La forme est sèche et rude, la langue raide et pauvre. Le trouvère qui a mis la légende en forme n’est pas un Dante ou un Virgile. Ce n’est pas un habile artiste : il ne sait ce que c’est que plasticité du style, rythme expressif des vers. Il ne compose pas subtilement : il suit simplement l’ordre naturel des faits qu’il raconte, il n’a pas la sensibilité délicate et diverse de l’aède homérique, ni cette expansion d’une jeune imagination et d’une fraiche sympathie qui se répandent sur toutes choses. Il ne regarde pas la nature : de ce merveilleux décor pyrénéen, qu’il n’a peut-être pas vu du reste, quelles vagues et maigres phrases tire-t-il pour encadrer la mort de Roland ! Notre Français, bien français et comme tel classique d’instinct, ne s’intéresse qu’à l’homme.

Il n’est pas curieux de psychologie assurément, et ne fait pas d’anatomie du cœur humain.

Roland est preux, mais Olivier est sage.

Voilà qui lui suffit pour définir ses caractères.
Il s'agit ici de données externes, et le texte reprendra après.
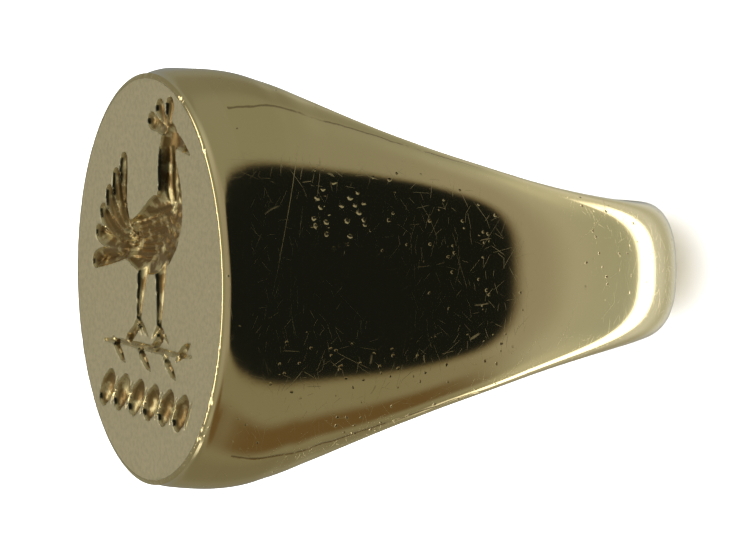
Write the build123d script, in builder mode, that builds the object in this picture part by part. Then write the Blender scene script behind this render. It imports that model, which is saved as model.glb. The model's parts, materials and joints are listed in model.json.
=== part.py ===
# Oxford signet ring in mm. The finger bore runs along Y and the seal face looks up +Z.
import os
from math import cos, pi, radians, sin

from build123d import *

os.makedirs("parts", exist_ok=True)

bore_r = 8.7            # inside radius, a little-finger size
shank_t = 1.55          # thickness of the shank on its crown
head_t = 2.9            # gold between the finger and the seal face
face_x = 6.5            # half the face across the finger
face_y = 8.0            # half the face along the finger
shoulder_y = 3.9        # half the ring's width where the head meets the shank
back_y = 2.6            # half the shank's width at the back of the ring
plate_t = 1.1           # thickness of the seal plate
solder_t = 0.1          # thickness of every solder seam
round_p = 2.45          # roundness of the D section, 2 is a half ellipse
shank_taper = 3.2       # how fast the shank narrows behind the shoulders, 1 is evenly
oval_depth = 3.0        # depth below the face over which the plan turns oval
upright = 3.6           # how far the shoulder keeps to the shank's circle
lean_z = 5.0            # the straight lean below the rim, down
lean_x = 1.85           # and outward
bird_cut = 0.32         # depth of the engraved bird
bar_cut = 0.24          # depth of the sprig and of the twisted bar

shank_r = bore_r + shank_t
face_z = bore_r + head_t
plate_z = face_z - plate_t
seam_z = plate_z - solder_t
big = 4 * shank_r

# Height as a share of the face's height, and width as a share of the way from shoulder to face.
head_swell = [
    (0.00, 0.00),
    (0.13, 0.115),
    (0.26, 0.256),
    (0.39, 0.430),
    (0.52, 0.622),
    (0.645, 0.810),
    (0.75, 0.965),
    (0.845, 1.035),
    (0.92, 1.028),
    (1.00, 1.00),
]


def shoulder_x(z):
    """Half length across the finger at height z, from the shank's circle to the face's rim."""
    low, high = 0.0, 1.0
    for _ in range(40):
        t = (low + high) / 2
        near = 3 * t * (1 - t) ** 2
        far = 3 * t * t * (1 - t)
        if near * upright + far * (face_z - lean_z) + t**3 * face_z < z:
            low = t
        else:
            high = t
    return ((1 - t) ** 3 + near) * shank_r + far * (face_x + lean_x) + t**3 * face_x


def plan(z, half_y):
    """The body's outline at height z: straight sides with rounded ends."""
    straight = max(bore_r * max(1 - (z / face_z) ** 2, 0.0) ** 1.5, 0.15)
    power = 2.0 + (round_p - 2.0) * min((face_z - z) / oval_depth, 1.0)
    reach = shoulder_x(z) - straight
    quarter = []
    for i in range(11):
        s = sin(i * pi / 20)
        quarter.append((straight + reach * (1 - s**power) ** (1 / power), half_y * s))
    upper = quarter + [(0.0, half_y)] + [(-x, y) for x, y in reversed(quarter)]
    return upper + [(x, -y) for x, y in reversed(upper[1:-1])]


# The body is shaped whole and then cut into its pieces, so that they meet face to face.
with BuildPart() as upper_body:
    for height, swell in head_swell:
        half_y = shoulder_y + (face_y - shoulder_y) * swell
        with BuildSketch(Plane.XY.offset(height * face_z)):
            with BuildLine():
                Spline(plan(height * face_z, half_y), periodic=True)
            make_face()
    loft()
    Cylinder(bore_r, big, rotation=(90, 0, 0), mode=Mode.SUBTRACT)

sections = 13
with BuildPart() as shank:
    for i in range(sections):
        a = radians(90 + 180 * i / (sections - 1))
        swell = abs(1 - 2 * i / (sections - 1)) ** shank_taper
        half_y = back_y + (shoulder_y - back_y) * swell
        crown = []
        for j in range(17):
            s = sin(-pi / 2 + j * pi / 16)
            rise = (1 - abs(s) ** round_p) ** (1 / round_p)
            crown.append((half_y * s, bore_r + shank_t * rise))
        foot = bore_r - shank_t / 2
        with BuildSketch(Plane((0, 0, 0), x_dir=(0, 1, 0), z_dir=(cos(a), 0, -sin(a)))):
            with BuildLine():
                Spline(crown)
                Line((half_y, bore_r), (half_y, foot))
                Line((half_y, foot), (-half_y, foot))
                Line((-half_y, foot), (-half_y, bore_r))
            make_face()
    loft()
    Cylinder(bore_r, big, rotation=(90, 0, 0), mode=Mode.SUBTRACT)


def layer(low, high, side=0):
    """The part of the upper body between two heights, on one side of the ring or on both."""
    with BuildPart() as piece:
        add(upper_body.part)
        with Locations((side * big / 2, 0, (low + high) / 2)):
            Box(big, big, high - low, mode=Mode.INTERSECT)
    return piece.part


with BuildPart() as head:
    add(layer(solder_t, seam_z))

with BuildPart() as plate_solder:
    add(layer(seam_z, plate_z))

with BuildPart() as solder_right:
    add(layer(0, solder_t, side=1))

with BuildPart() as solder_left:
    add(layer(0, solder_t, side=-1))

# The device is a plain crested bird on a leafy sprig, above a twisted bar.
# It is drawn for a face of 13 by 16 mm and follows the face when that changes.
across = face_x / 6.5
along = face_y / 8.0
device_turn = -7        # the device stands slightly askew on the face, in degrees
line_w = 0.26
bird = [
    (0.10, -0.05), (-0.95, 0.25), (-2.10, 0.20), (-3.40, 0.05), (-4.45, 0.35), (-4.95, 1.30),
    (-4.85, 2.35), (-4.20, 2.95), (-3.30, 2.90), (-2.35, 2.55), (-1.35, 2.75), (-0.55, 3.50),
    (-0.15, 4.55), (0.05, 5.45), (0.30, 6.10), (0.85, 6.50), (1.50, 6.45), (2.00, 6.10),
    (2.10, 5.60), (1.95, 4.95), (2.15, 4.10), (2.70, 3.20), (2.85, 2.20), (2.50, 1.15),
    (1.65, 0.40), (0.90, 0.05),
]
beak = [(1.90, 6.15), (3.05, 5.75), (2.05, 5.60)]
crest = [(0.15, 6.75, 50), (0.70, 7.00, 70), (1.25, 6.95, 95)]
leg_x = [-0.45, 0.95]
leg_top = 0.2
ground_y = -2.10
sprig_y = -2.75
sprig_l = 7.2
leaf_step = 1.1
bar_y = -4.65
lobe_step = 1.32
lobes = 6

device_plane = Plane.XY.offset(face_z).rotated((0, 0, device_turn))
with BuildPart() as seal_plate:
    add(layer(plate_z, face_z))
    with BuildSketch(device_plane):
        with BuildLine():
            Spline([(x * across, y * along) for x, y in bird], periodic=True)
        make_face()
        with BuildLine():
            Polyline([(x * across, y * along) for x, y in beak], close=True)
        make_face()
        for x, y, turn in crest:
            with Locations((x * across, y * along)):
                Ellipse(0.42 * along, 0.17 * across, rotation=turn)
        for x in leg_x:
            with Locations((x * across, (leg_top + ground_y) / 2 * along)):
                Rectangle(line_w, (leg_top - ground_y) * along)
            with Locations(((x + 0.18) * across, ground_y * along)):
                SlotOverall(1.10 * across, line_w)
    extrude(amount=-bird_cut, mode=Mode.SUBTRACT)
    with BuildSketch(device_plane):
        with Locations((0.15 * across, sprig_y * along)):
            SlotOverall(sprig_l * across, line_w)
        for i in range(6):
            side = 1 if i % 2 else -1
            x = 0.15 + (i - 2.5) * leaf_step
            with Locations((x * across, (sprig_y + 0.32 * side) * along)):
                Ellipse(0.52 * across, 0.20 * along, rotation=side * 28)
        for i in range(lobes):
            with Locations(((i - (lobes - 1) / 2) * lobe_step * across, bar_y * along)):
                Ellipse(0.72 * across, 0.50 * along, rotation=38)
    extrude(amount=-bar_cut, mode=Mode.SUBTRACT)

seal_plate.part.label = "seal_plate"
export_step(seal_plate.part, "parts/seal_plate.step")
plate_solder.part.label = "plate_solder"
export_step(plate_solder.part, "parts/plate_solder.step")
head.part.label = "head"
export_step(head.part, "parts/head.step")
solder_right.part.label = "shoulder_solder_right"
export_step(solder_right.part, "parts/shoulder_solder_right.step")
solder_left.part.label = "shoulder_solder_left"
export_step(solder_left.part, "parts/shoulder_solder_left.step")
shank.part.label = "shank"
export_step(shank.part, "parts/shank.step")
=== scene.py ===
import json
import math

import bmesh
import bpy
from mathutils import Matrix, Vector


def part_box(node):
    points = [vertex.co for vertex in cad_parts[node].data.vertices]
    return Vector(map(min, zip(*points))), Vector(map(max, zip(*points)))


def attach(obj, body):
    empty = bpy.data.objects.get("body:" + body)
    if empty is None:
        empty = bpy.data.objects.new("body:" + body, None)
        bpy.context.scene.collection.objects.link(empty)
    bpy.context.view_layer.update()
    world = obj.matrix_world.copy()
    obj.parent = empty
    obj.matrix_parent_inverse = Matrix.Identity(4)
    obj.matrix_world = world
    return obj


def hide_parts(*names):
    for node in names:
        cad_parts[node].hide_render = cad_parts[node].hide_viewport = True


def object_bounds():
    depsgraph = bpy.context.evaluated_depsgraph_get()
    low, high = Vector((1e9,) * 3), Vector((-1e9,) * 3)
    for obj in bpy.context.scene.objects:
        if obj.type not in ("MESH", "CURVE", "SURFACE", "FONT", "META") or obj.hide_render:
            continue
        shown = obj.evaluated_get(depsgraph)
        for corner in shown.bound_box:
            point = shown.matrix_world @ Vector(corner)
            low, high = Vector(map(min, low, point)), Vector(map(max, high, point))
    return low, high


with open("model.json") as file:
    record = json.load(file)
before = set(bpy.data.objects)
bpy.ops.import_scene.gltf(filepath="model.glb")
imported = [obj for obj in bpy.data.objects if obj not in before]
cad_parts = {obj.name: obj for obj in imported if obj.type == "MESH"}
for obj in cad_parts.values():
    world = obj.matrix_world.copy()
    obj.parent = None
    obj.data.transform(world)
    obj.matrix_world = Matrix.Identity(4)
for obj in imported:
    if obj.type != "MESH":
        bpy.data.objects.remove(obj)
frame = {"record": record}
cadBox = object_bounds()
mm = 0.001


def boxMm(node):
    low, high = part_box(node)
    return [c / mm for c in low], [c / mm for c in high]


plateLow, plateHigh = boxMm("seal_plate")
seamLow, seamHigh = boxMm("plate_solder")
jointLow, jointHigh = boxMm("shoulder_solder_right")
shankLow = boxMm("shank")[0]
boreMount = next(m for m in frame["record"]["mounts"] if m["name"] == "finger_bore")

# The ring's body, in mm
ring = {
    "boreRadius": boreMount["dims"]["r_mm"],
    "crownRadius": -shankLow[2],      # outside of the shank
    "faceHeight": plateHigh[2],
    "faceAcross": 6.5,                # half axes of the seal face
    "faceAlong": 8.0,
    "shoulderWidth": 3.9,             # half widths of the band
    "backWidth": 2.6,
    "roundness": 2.45,                # 2 is a half ellipse
    "shankTaper": 3.2,
    "ovalDepth": 2.0,                 # how soon the oval turns into a band
    "rimWall": 0.35,                  # upright edge of the seal face
    "rimSoft": 0.18,                  # how far its worn edge reaches in
    "rimDrop": 0.075,                 # and down
    "boreRound": 0.14,                # comfort edge of the bore
    "columns": 150,                   # faces across the band
    "boreRows": 86,
    "shankRows": 170,
    "upperRows": 26,
    # height share squared, how far the crown has come in towards the rim
    "lean": [(0, 0), (0.08, 0.125), (0.25, 0.352), (0.45, 0.565), (0.65, 0.738),
             (0.80, 0.862), (0.90, 0.942), (0.96, 0.984), (1, 1)],
    # height share, how far the band has spread towards the face's width
    "swell": [(0, 0), (0.13, 0.115), (0.26, 0.250), (0.39, 0.417), (0.52, 0.600), (0.645, 0.782),
              (0.75, 0.935), (0.85, 1.030), (0.93, 1.034), (1, 1)],
}


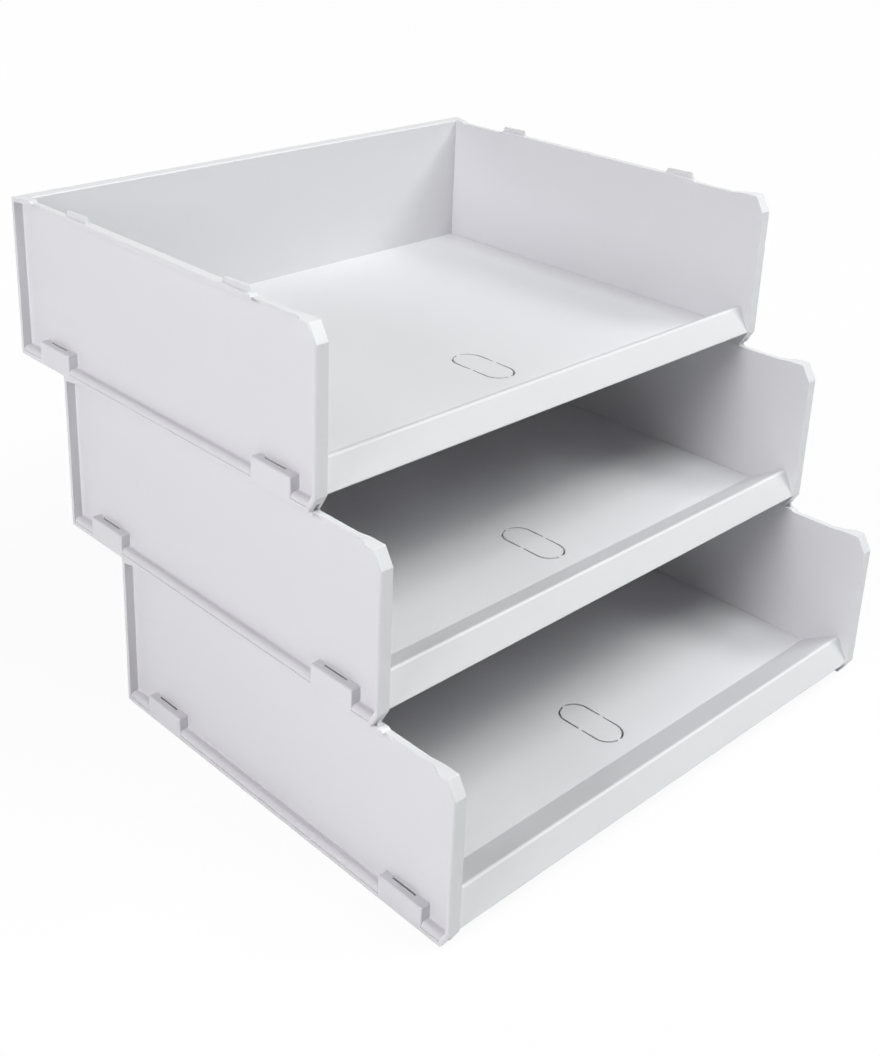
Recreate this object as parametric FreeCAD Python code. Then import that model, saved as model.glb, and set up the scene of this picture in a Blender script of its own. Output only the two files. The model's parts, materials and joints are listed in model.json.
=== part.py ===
"""Stack of three identical letter trays, each set further back than the one below it.

Millimetres, +Z up, the open front of the trays towards -Y.  The origin is at the middle of the
stack's footprint, on the surface that it stands on.  A tray is drawn in its own frame first: the
outside of its back wall on y = 0, its front edge on y = -TRAY_DEPTH, its bottom edges on z = 0.
"""
import FreeCAD, Part
import math
import os

Vector = FreeCAD.Vector
X_AXIS = Vector(1, 0, 0)
Y_AXIS = Vector(0, 1, 0)
Z_AXIS = Vector(0, 0, 1)
ORIGIN = Vector(0, 0, 0)

# --- tray, overall ---------------------------------------------------------------------------
TRAY_WIDTH = 346.6        # over the flanges of the two side walls
TRAY_DEPTH = 261.0        # back wall to front edge
TRAY_HEIGHT = 92.4        # bottom edge to the lands that carry the next tray
SHEET = 2.0               # moulded wall
FLANGE_REACH = 7.8        # from a wall's inner face to the outside of its flanges
FLANGE = 2.5              # thickness of the flanges

# --- stacking --------------------------------------------------------------------------------
MIDDLE_STEP_BACK = 51.0   # how far behind the bottom tray the middle tray stands
TOP_STEP_BACK = 45.0      # how far behind the middle tray the top tray stands
TAB_CLEARANCE = 0.3       # between a stacking tab and the wall that it locates
TAB_HEADROOM = 0.3        # above a tab, inside the rail of the next tray

# --- floor and front lip ---------------------------------------------------------------------
FLOOR_TOP = 10.4          # upper face of the floor above the bottom edges
LIP_DEPTH = 31.0          # foot of the lip's inner slope to the front edge
LIP_SETBACK = 7.8         # ridge of the lip to the front edge
LIP_HEIGHT = 24.2         # ridge above the bottom edges
RIDGE_RADIUS = 1.6
LIP_EDGE_RADIUS = 0.8     # rounding of the lip's lower edge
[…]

Mais s’il ne fouille pas, il dessine : son trait est sec, mince, mais juste. Ses personnages ne sont pas analysés, ils sont, ce qui vaut mieux. Ils se meuvent, ils ont l’intérieure mobilité des vivants. Je ne sais trop pourquoi Ganelon trahit ; par orgueil, je suppose : mais je lui sais gré de devenir traître, et de ne pas l’être par destination première, par emploi, comme tant de traîtres des chansons de geste, ancêtres de ceux des mélodrames. Roland, aussi, n’est pas à la fin du poème ce qu’il était au début : l’orgueilleux et colérique baron s’apaise aux approches de la mort ; il se dépouille insensiblement de sa basse humanité, et, par une ascension merveilleuse et vraisemblable, il atteint au sommet de l’héroïsme chrétien : son agonie est d’un saint.

[Le poète est rude ; mais c’est un poète. L’art est fruste ; mais il y a un art dans cette fruste et puissante beauté. Ce jongleur a réalisé ce qu’il pouvait concevoir : il est grand par là. Il procède par grands partis pris et larges effets] [1]. Nulle intention littéraire,

  1. M. Bédier m’a fait revenir du préjuge de l’inconscience et de l’inintelligence des auteurs des chansons de Geste. Pourquoi supposer ; en effet, qu’ils n’ont pas voulu ou compris ce qu’ils ont fait ? (11e éd.).